I grew up in the multicultural and multifaith country of Fiji where the Muslim population, predominantly of Indian origin, is around 6 per cent, with Hindus 30 per cent, and 64 percent Christians - mainly indigenous Fijians.

Twenty years ago, one did not see women wearing head coverings in the streets of Fiji, except for older women wearing their dupattas (loose scarves) draped around their hair and shoulders like Benazir Bhutto. This was in the late 1980s before we migrated to Australia.

Mosques were a familiar sight in towns and cities. Only men prayed in the mosque, and on some occasions women attended (wearing scarves) to listen to a visiting dignitary or a high profile international Islamic speaker. Women generally wore hijab when they prayed at home, as they had been taught from a very young age that this is the proper attire when standing before Allah and submitting to His will. Today in Fiji some young women choose to wear hijab but they are a minority.

In Australia I have noticed that there are generally four types of hijab wearers. Firstly, those born into a family of hijab wearers bound by custom and tradition. Secondly, women who in later life for spiritual reasons decide to wear hijab. Thirdly, those women whose families impose the wearing of hijab and the women have no choice in the matter. Lastly, there are women like myself, who wear hijab on certain occasions: praying, visiting the mosque, or during prayer gatherings and special Islamic events when in the company of Muslim friends and relatives. Otherwise, in my professional life, and in normal day-to-day activities I don’t wear a head scarf.

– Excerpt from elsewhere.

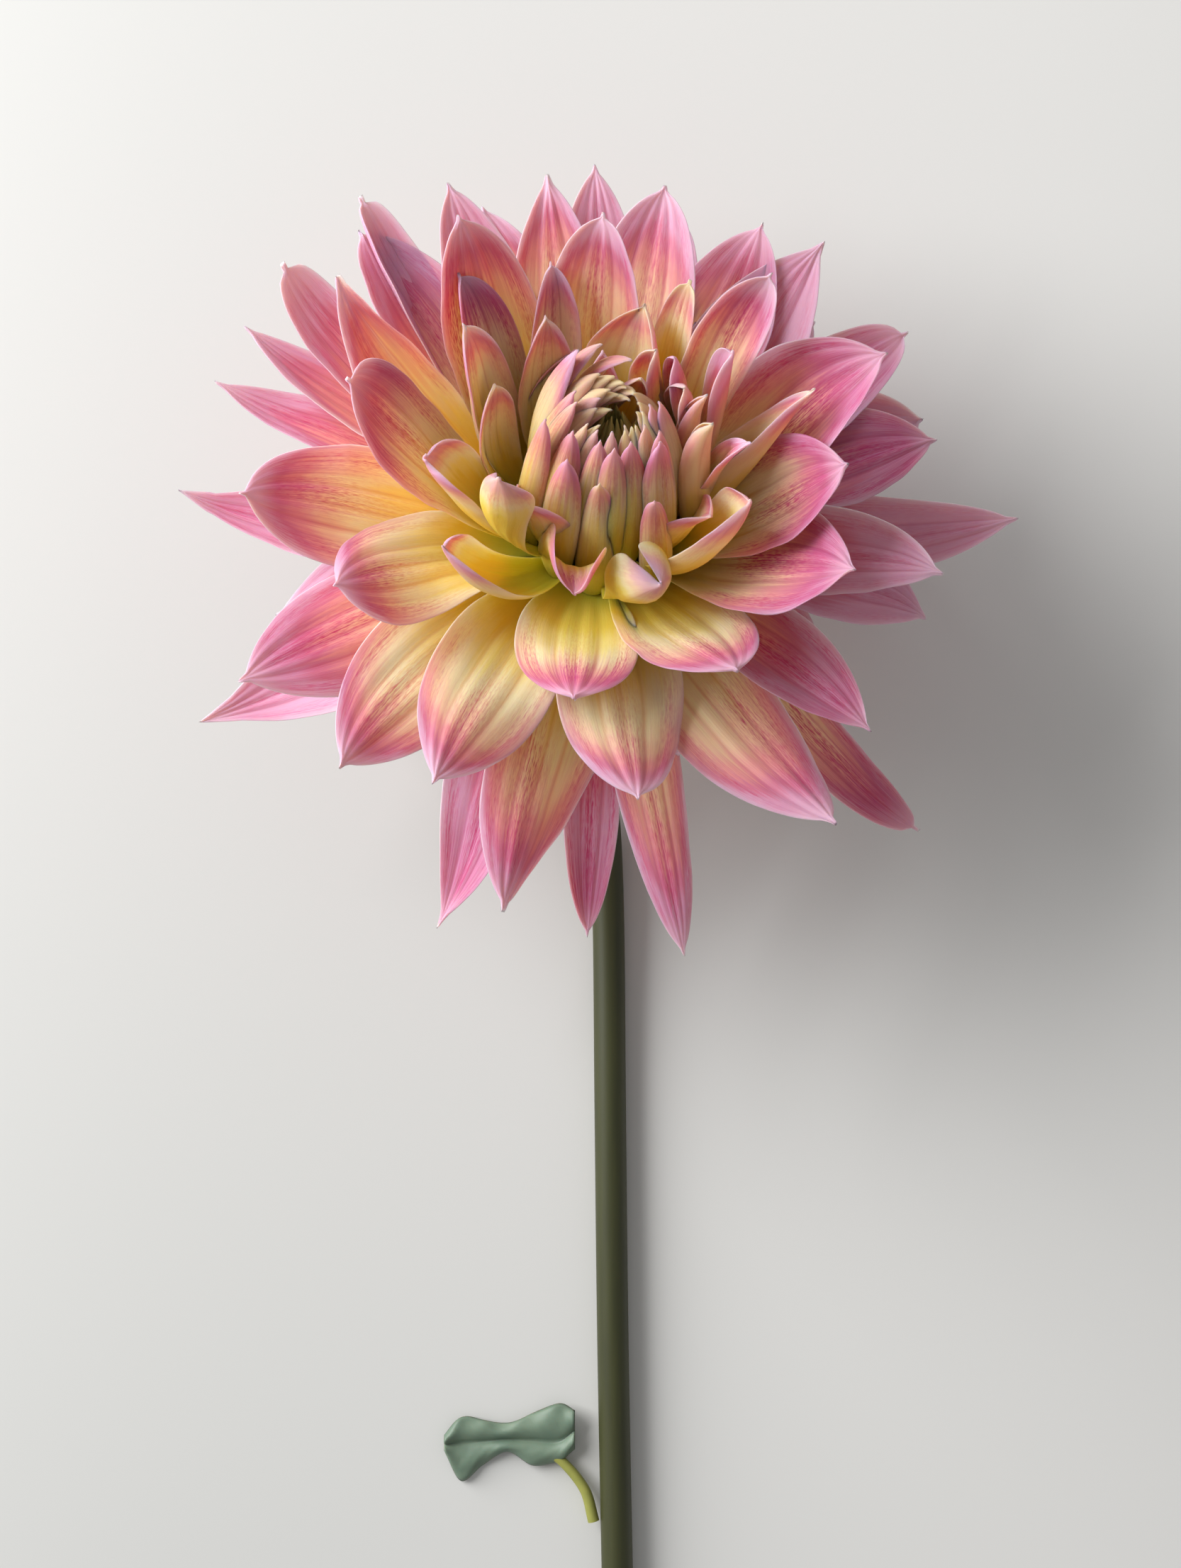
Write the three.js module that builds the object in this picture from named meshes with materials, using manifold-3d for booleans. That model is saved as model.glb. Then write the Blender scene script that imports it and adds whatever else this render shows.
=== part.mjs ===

Personally I believe that wearing the hijab in countries where Muslims are a minority draws attention to the wearer. Rather than shielding the woman from the gaze of strangers out of a sense of modesty, or for spiritual reasons, it does just the opposite of what is intended—eyes are drawn towards the woman. I believe that the most important aspect of being a Muslim, especially when living as a minority, is to project all the positive teachings of Islam as contained in the Qur’an.

Of course, today the hijab has also become translated into a proud symbol of identity for many women, especially since 9/11. Younger women especially may wear the hijab as a way of asserting their identity; it’s fashionable and a ‘cool’ accessory. Paradoxically, you stand out and belong at the same time.

Some of my friends and colleagues from different parts of the world - India, Pakistan, Sri Lanka, Bangladesh, Egyptian, Iran, Lebanon and South Africa - are ‘casual hijab wearers’ like myself who also believe that it does not alter in the least our allegiance to Islam. Other friends, however, are equally strong in their conviction that it is God’s directive and must be observed if you want to be a ‘good Muslim’.

My friends and I however, remain firmly convinced that you can still be ‘a good Muslim’ and not wear hijab. We wear hijab on certain occasions out of respect for others and out of respect for our traditions. The choice is ours to make.

As I sit writing this article, the words of Cherie Blair spring to mind. It’s a beautiful quote that I’d like to share with you. Ms Blair was speaking in defense of her half sister, Lauren Booth, who converted to Islam. 

“One of the things I try to do is help to explain that Islam is an open religion in which women have influence, whether they hide their hair or not.” Asked about her half-sister’s conversion, she replied: “It's her choice.”